Arrangement: sweet peas, decorative sage, dianthus, mountain mint (smells SO good), oregano, goose neck

Baby Shower Flowers + Painted Jars

Occasion: Baby Shower with Unknown Baby Gender

Use this bouquet as inspiration for a baby shower with an unknown baby gender.


pink/burgundy dianthus
burgundy ranunculi
yellow ranunculi
yellow stock
blue baptisia


Begin with the dianthus as they are both sturdy and full so they will take up much of the empty space allowing you to strategically place the more delicate stems.

Next, add your contrasting colors, I put in two stems of yellow stock, one for height and color and a second to make the bouquet even. Accent the stock with yellow ranunculi spread throughout the arrangement in lower areas.

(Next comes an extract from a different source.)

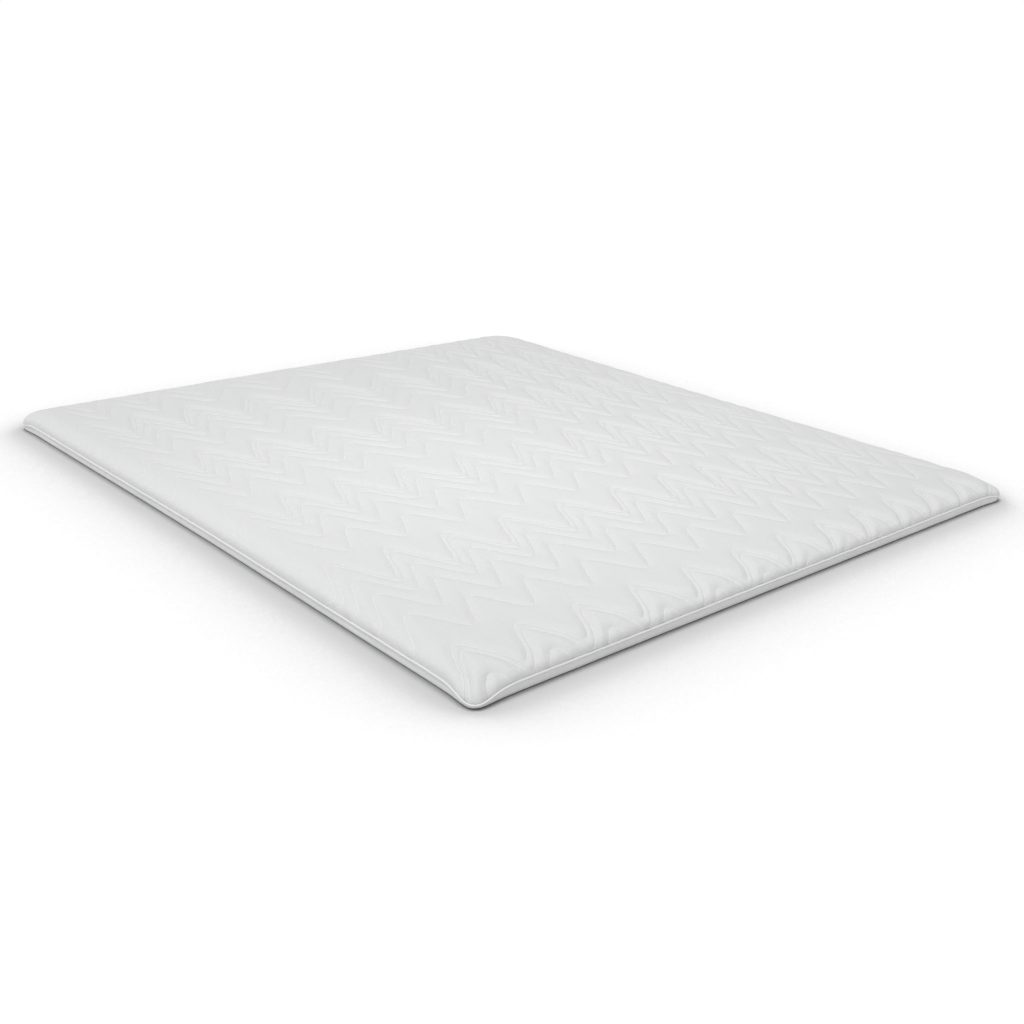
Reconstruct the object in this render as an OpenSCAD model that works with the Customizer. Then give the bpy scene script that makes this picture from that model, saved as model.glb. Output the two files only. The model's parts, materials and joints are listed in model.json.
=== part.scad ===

Fill any holes with the burgundy ranunculi. Pairing different flowers of similar colors in one bouquet gives the arrangement texture and dimension. Finally, add the tall stem(s) of baptisia. More stems of baptisia will give you a more obvious boy/girl theme or you can find another bluish flower to add to the mix like ageratum.



Take four ball jars (or a variety of used jars from your pantry) and paint the inside of each with a different pastel shade: yellow, blue, pink, green, etc. If you don’t have any pastel paints on hand, just mix each color with white until you reach the desired shade.

The first coat does a good job of filling in all white/clear space on the jar, however, if placed in the light it shows the stroke lines of your brush. I tried using a normal painter’s brush as well as one of those Styrofoam tipped brushes, but the regular brush worked much better. Wait 20 minutes for the first coat to dry before painting a second coat that hides the original brush strokes.

Make arrangements to place in your painted jars from the flowers listed above. Add three hosta leaves around the jar rims to form a collar. Group the jars in the center of the table for a beautiful bold centerpiece.

Painting the jars took about 30 minutes total so don’t be deterred by the extra effort of painting clear jars instead of buying colored vases/jars. Trust me, the extra time is well worth your efforts and will not go unnoticed.